Why would I give access to anyone?

Well, first of all, I have given access to the code to other people in the past. I have somewhat tried to “guard” it by giving access to very few selected people only however. There was a success rate of about 50% of people actually contributing valuable code to the server.

Why give access to everyone?

There is a huge difference between having to ask for access, talking with me why one is capable of dealing with it or just being able to go somewhere and take a look. I have contributed over the years to many open source PHP projects simply because I did not have to ask anyone if I could participate in the project.

Would not someone copy Uncovery 1:1?

Theoretically yes, practically no. Running this server is more than just the code. It’s a bit the same issue as two people having the same camera, they would not WANT to take the exact same photo. The server represents how I want to run it, and that is expressed in the code – partly. A lot of other things are in the rules and the dynamics of the settings, and what features we use. Another server admin might not want to have the users be upgraded by voting and so on.

Further, the code being open source does not mean that there is an easy way to replicate it 1:1 since there is (currently) no installation package of any kind. There is a lot of work needed for someone to be able to use the code as it is for their own server.

The main reason

I want to get more people involved in the code and the future or the server. If there are other server admins which want to learn from the code (it’s not that great of a quality in my opinion, but they can still learn from my mistakes :) or help making it better in any way, I think we all can benefit from that.

Comments welcome!

Short Status update

I wanted to give a quick status update since I have not been online a lot in the recent weeks.

So first of all, everything is fine. I am however very busy with my job and need to travel almost every second week and I have telephone calls almost every 2nd evening with Europe. Together with a 1 year old kid it just takes a lot of time. On top of that, there is nothing really urgent with the server right now so I am just not around a lot. I am fixing the one or other thing in the background, but there is not a lot of new developments right now. I have not worked on my other programming projects for 4-6 weeks either, so it’s not really a preference issue, it’s just lack of time.

Since I spent most of my time coding so far to make sure that the server can run without me being there 24/7, I do not think this is a big issue so far. If there is any issue, just let me know through the normal channels and I will see what I can do to fix it.

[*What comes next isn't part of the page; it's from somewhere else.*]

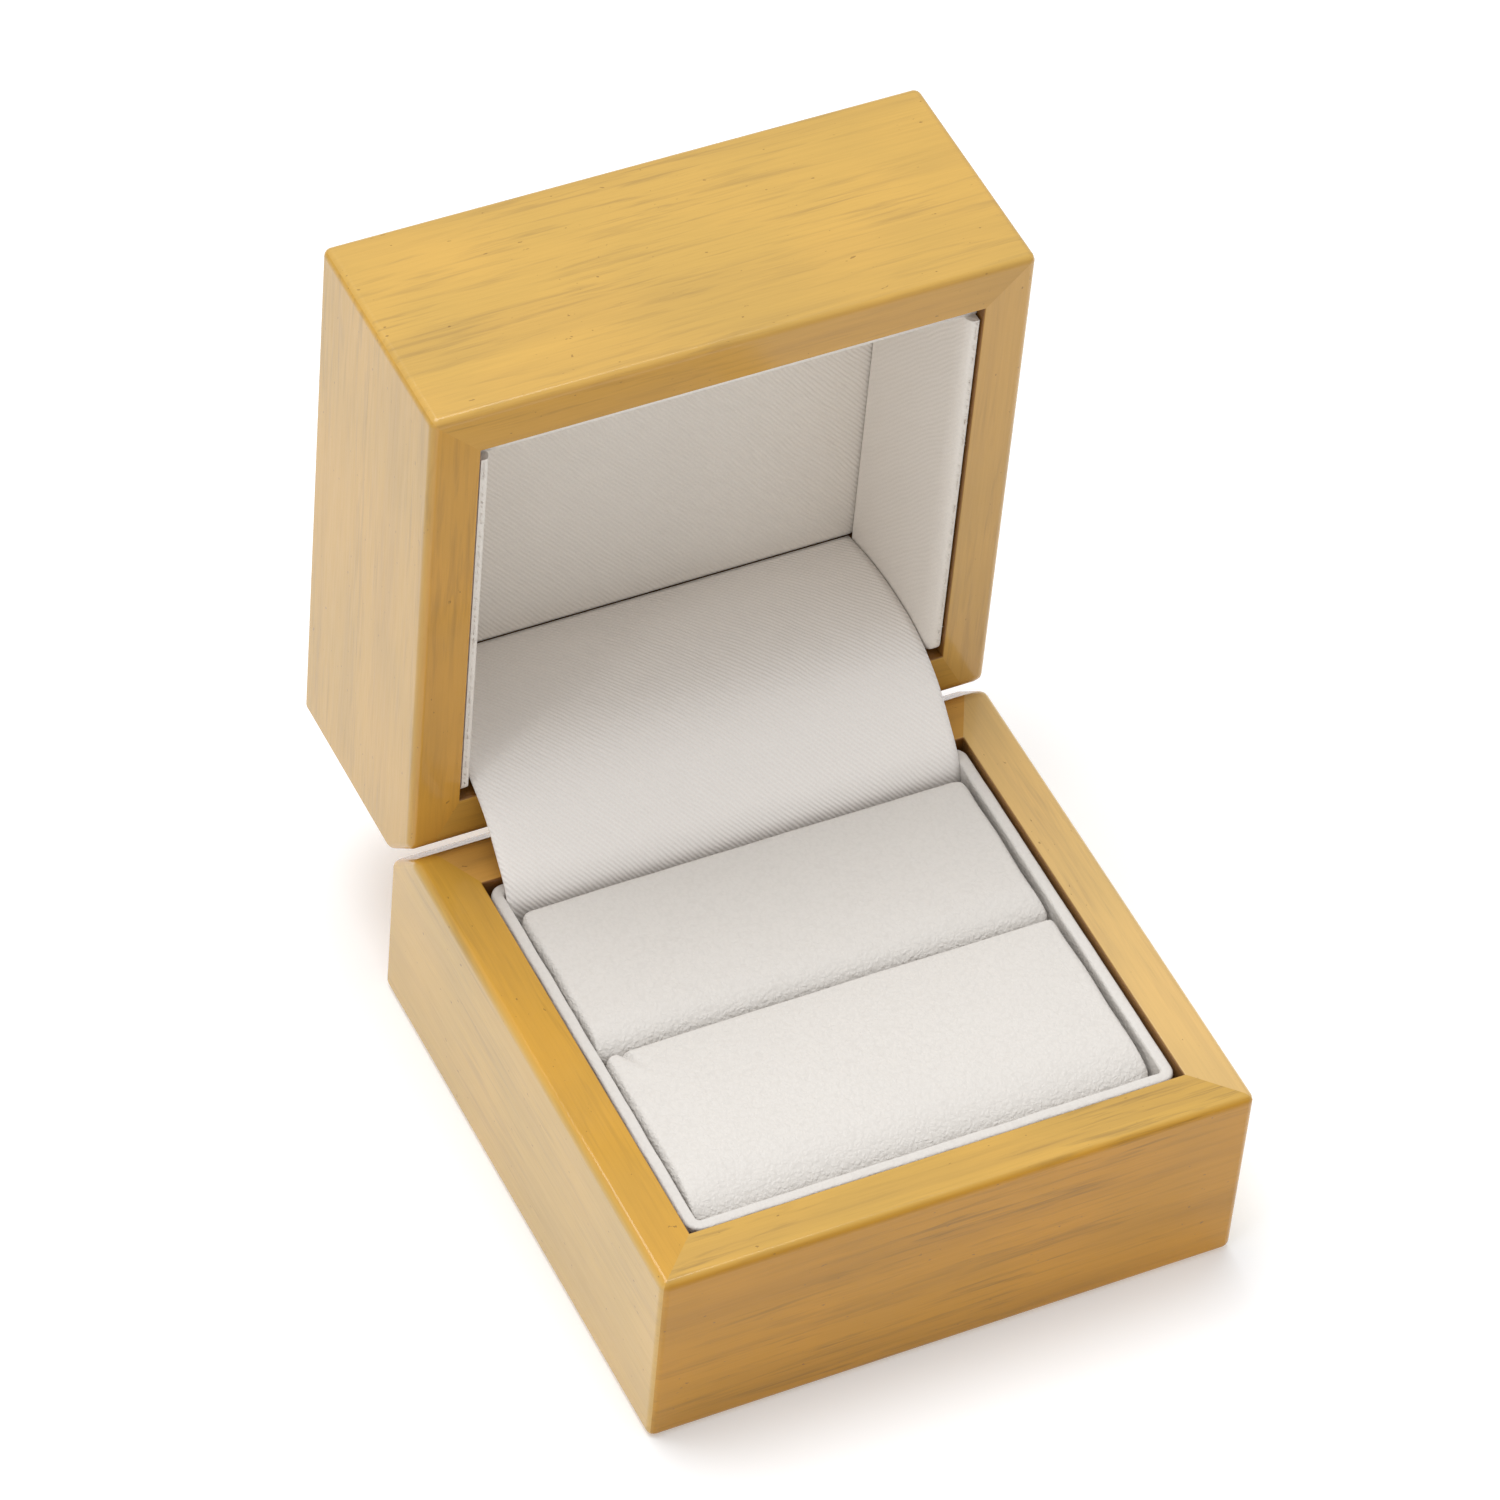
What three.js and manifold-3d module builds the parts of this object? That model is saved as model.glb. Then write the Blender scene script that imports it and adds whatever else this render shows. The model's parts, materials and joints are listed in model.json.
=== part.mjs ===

User Icons (finally?) fixed!

As you have probably realized, the user icons were broken repeatedly over the last weeks. I was using an external service to get the icons. I now re-wrote the system to get them directly from Mojang themselves. The advantage is that the old service provided default icons when something did not work. When going directly to Mojang, I can check when a single user’s skin was updated the last time, compare that to the date of the skin on the server here and only update if it actually changed.

We will be downloading skins for users who join us the first time as soon as they login and everyone else once a day to keep the requests to Mojang at a reasonable level. Also, we currently do not (yet) render the overlays like helmets and so on. This might come later.